Data for the task:
## START
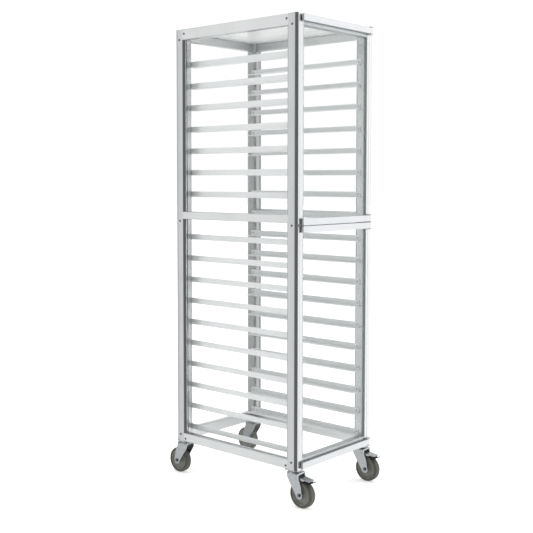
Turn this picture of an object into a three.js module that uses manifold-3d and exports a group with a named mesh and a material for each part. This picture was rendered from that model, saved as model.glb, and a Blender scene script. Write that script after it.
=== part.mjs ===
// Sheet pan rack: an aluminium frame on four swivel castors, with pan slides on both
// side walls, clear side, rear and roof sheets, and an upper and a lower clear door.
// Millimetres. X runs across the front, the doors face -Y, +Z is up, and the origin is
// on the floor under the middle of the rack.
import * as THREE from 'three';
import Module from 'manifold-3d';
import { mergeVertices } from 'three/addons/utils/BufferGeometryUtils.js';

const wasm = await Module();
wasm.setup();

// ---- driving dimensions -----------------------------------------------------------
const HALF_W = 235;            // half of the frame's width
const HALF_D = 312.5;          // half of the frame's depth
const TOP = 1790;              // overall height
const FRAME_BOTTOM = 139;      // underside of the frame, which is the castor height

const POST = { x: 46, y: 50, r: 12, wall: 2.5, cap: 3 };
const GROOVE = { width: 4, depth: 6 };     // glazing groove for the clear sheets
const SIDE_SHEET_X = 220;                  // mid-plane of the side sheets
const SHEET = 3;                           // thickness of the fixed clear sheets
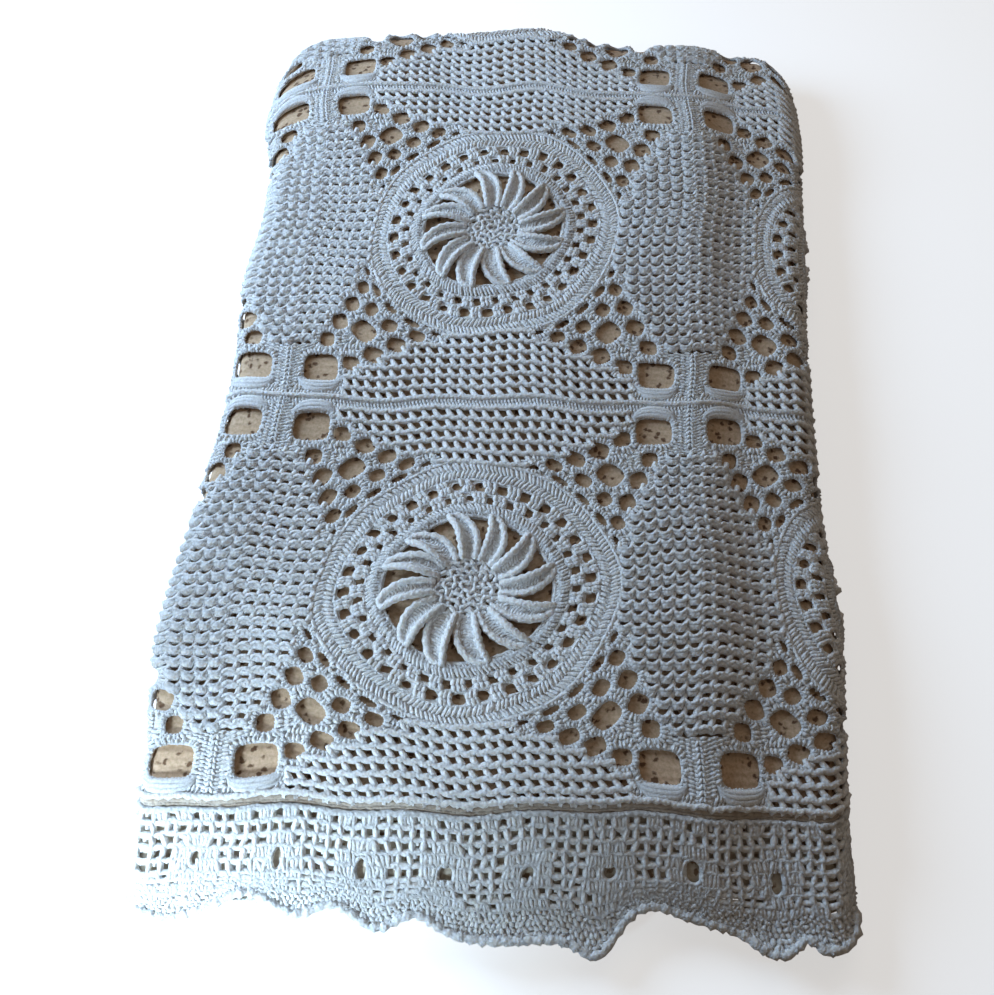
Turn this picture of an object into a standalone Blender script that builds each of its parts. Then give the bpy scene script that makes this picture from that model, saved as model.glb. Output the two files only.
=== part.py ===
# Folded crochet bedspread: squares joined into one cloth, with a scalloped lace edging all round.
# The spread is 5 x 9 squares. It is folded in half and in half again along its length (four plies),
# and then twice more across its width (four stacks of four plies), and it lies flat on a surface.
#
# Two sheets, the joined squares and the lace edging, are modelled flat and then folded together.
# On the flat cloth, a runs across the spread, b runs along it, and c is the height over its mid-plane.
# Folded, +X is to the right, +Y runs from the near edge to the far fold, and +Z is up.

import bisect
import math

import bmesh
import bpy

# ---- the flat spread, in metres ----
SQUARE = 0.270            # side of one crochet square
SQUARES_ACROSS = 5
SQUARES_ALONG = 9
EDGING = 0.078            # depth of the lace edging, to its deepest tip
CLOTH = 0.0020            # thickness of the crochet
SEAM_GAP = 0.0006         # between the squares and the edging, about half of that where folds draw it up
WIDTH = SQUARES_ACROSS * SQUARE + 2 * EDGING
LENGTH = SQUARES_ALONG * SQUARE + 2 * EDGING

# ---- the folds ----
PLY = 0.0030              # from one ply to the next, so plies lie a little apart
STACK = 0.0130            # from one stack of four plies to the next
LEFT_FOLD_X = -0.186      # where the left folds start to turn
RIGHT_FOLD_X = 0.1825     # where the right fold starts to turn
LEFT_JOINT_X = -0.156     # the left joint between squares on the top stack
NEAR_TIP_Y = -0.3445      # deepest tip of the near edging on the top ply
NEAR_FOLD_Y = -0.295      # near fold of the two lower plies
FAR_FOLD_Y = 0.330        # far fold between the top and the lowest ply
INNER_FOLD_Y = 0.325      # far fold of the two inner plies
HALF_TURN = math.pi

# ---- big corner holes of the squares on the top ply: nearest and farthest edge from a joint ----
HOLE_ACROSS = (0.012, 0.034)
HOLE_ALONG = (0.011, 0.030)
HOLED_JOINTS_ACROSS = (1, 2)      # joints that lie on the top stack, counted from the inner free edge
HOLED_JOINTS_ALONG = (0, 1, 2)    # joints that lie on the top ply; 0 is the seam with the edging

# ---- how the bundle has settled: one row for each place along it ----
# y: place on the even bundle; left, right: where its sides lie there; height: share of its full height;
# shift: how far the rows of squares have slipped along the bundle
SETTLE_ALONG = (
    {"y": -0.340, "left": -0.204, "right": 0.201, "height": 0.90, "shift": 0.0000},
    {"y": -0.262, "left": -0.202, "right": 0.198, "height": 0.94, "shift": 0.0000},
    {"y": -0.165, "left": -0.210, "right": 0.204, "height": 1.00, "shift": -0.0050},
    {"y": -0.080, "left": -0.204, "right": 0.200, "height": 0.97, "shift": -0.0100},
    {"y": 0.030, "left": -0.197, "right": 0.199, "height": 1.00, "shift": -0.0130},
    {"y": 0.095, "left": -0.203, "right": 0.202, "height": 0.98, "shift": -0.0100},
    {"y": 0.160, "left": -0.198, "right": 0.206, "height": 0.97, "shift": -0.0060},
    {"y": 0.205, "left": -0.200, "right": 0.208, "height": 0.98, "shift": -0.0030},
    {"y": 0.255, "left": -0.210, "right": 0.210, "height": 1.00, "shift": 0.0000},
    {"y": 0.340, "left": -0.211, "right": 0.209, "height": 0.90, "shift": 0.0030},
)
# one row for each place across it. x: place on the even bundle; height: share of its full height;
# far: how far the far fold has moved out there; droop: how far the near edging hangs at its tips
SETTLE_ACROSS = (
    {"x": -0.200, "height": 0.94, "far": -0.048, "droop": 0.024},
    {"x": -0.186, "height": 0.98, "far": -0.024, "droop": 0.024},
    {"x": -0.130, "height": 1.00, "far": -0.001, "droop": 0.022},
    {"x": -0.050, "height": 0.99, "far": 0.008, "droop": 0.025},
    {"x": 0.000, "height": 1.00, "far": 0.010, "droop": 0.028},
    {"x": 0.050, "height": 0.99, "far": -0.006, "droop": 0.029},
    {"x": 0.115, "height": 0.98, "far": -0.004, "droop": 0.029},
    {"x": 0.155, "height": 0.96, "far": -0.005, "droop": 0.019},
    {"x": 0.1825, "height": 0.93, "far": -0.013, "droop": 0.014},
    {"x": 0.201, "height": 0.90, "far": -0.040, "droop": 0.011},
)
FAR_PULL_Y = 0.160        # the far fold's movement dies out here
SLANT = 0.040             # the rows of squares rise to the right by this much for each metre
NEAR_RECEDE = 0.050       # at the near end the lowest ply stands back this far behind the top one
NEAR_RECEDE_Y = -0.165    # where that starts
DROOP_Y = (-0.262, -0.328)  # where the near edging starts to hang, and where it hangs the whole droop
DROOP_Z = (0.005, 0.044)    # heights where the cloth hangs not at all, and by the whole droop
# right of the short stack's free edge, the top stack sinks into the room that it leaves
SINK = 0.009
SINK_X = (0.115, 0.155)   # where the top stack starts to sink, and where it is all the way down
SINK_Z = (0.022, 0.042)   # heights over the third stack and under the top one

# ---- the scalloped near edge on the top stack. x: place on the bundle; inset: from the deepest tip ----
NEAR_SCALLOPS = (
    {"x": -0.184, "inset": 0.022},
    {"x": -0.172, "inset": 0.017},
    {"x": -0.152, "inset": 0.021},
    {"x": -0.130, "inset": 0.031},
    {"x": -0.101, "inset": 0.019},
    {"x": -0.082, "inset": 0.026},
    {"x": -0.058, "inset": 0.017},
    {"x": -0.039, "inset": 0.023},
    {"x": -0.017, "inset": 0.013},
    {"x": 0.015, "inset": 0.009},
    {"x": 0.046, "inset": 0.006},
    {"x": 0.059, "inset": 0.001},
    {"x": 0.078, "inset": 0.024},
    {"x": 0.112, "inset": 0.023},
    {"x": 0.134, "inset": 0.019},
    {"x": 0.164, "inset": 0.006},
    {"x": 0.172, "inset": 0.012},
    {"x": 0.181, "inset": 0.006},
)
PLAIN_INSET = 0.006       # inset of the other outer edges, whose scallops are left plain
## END
Looking at the data above, show all lines where the word "object" occurs.

Turn this picture of an object into a three.js module that uses manifold-3d and exports a group with a named mesh and a material for each part. This picture was rendered from that model, saved as model.glb, and a Blender scene script. Write that script after it.
Turn this picture of an object into a standalone Blender script that builds each of its parts. Then give the bpy scene script that makes this picture from that model, saved as model.glb. Output the two files only.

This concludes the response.